To sell greater than 50,000 over the 36-week period, the cumulative probability is approximately 13% based on an average of 22,000 units sold and a standard deviation of 25,000 units sold. The chart below shows the central limit theorem distribution of sales for the 36-week period using a sample size of 30 repeated 10,000 times[3]. For many artists attempting to get to the top spot on the chart, they should know that the probability is zero percent. It is unfortunate that many artists do not use these simple concepts to understand their true performance among their peers in the genre. The ability to predict future sales is difficult in the music business given the volatility in market sentiment or preference on a particular song or artist. The concepts discussed above are preliminary ways for artists to assess their viability using cross-sectional data to evaluate their current and historical performance.
Killa Mike, on the album, says make money, more money, [is all] mathematics on Palmolive, a lyric that not only sums up the thesis of the album but also reiterates the hypothesis that statistics can assist with decisions, predictions, which can lead to more money.
Notes
[1] Chart 1 - R Code:
hist(albumdata$Sales.Streams,breaks=seq(0,200000,1000),col = "cyan",main = "Distibution of Sales+Streams in 2019",xlab = "Sales + Streams #")
abline(v=c(mean(albumdata$Sales.Streams),median(albumdata$Sales.Streams)),lty=c(2,3),lwd=2,col="magenta3")

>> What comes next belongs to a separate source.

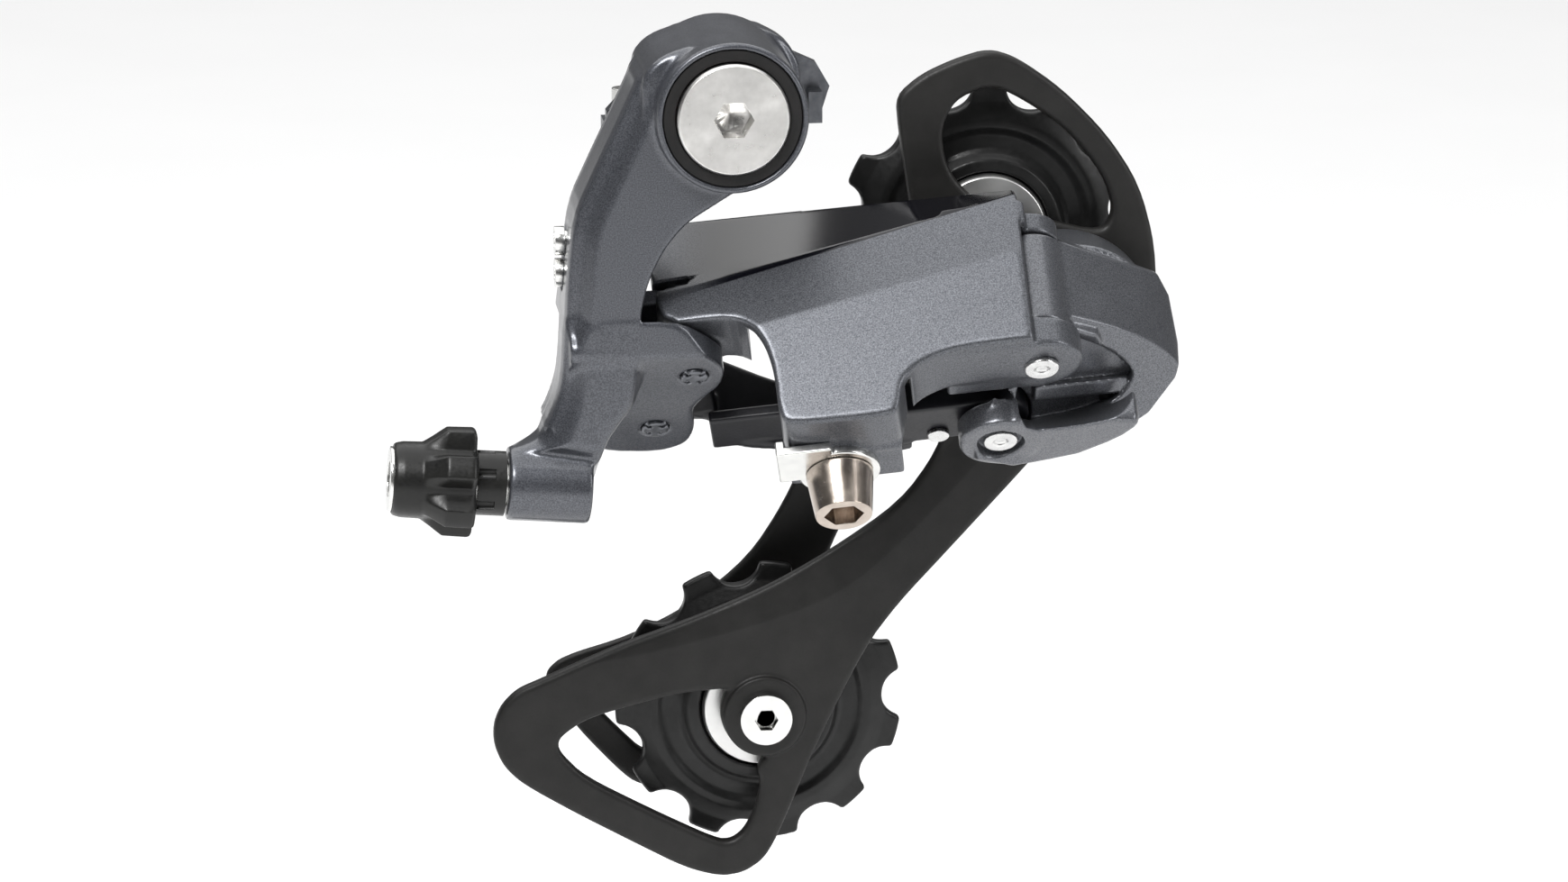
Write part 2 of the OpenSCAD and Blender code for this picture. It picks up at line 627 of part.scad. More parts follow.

legend("topright",legend=c("Average","Median"),lty=2:3,lwd=c(2,2))
2] Chart 2 - R code
s30<-c()
n=10000
for (i in 1:n) {
s30[i] = mean(sample(1:mean(albumdata$Sales),30, replace = TRUE))
}
hist(s30,col="lightcyan1", main="Sample Distribution of Physical Album Sales",xlab = "Album Sales", ylab="Frequency")
abline(v=c(mean(s30),median(s30)),lty=c(2,3),lwd=2, col = "hotpink")
legend("topright",legend=c("Average","Median"),lty=1:2,lwd=c(2,2),bty="n")
[3] Central Limit Theorem is the concept that any distribution can be reflected as a normal distribution by continuously taking sample and finding the average, and then plotting the distribution.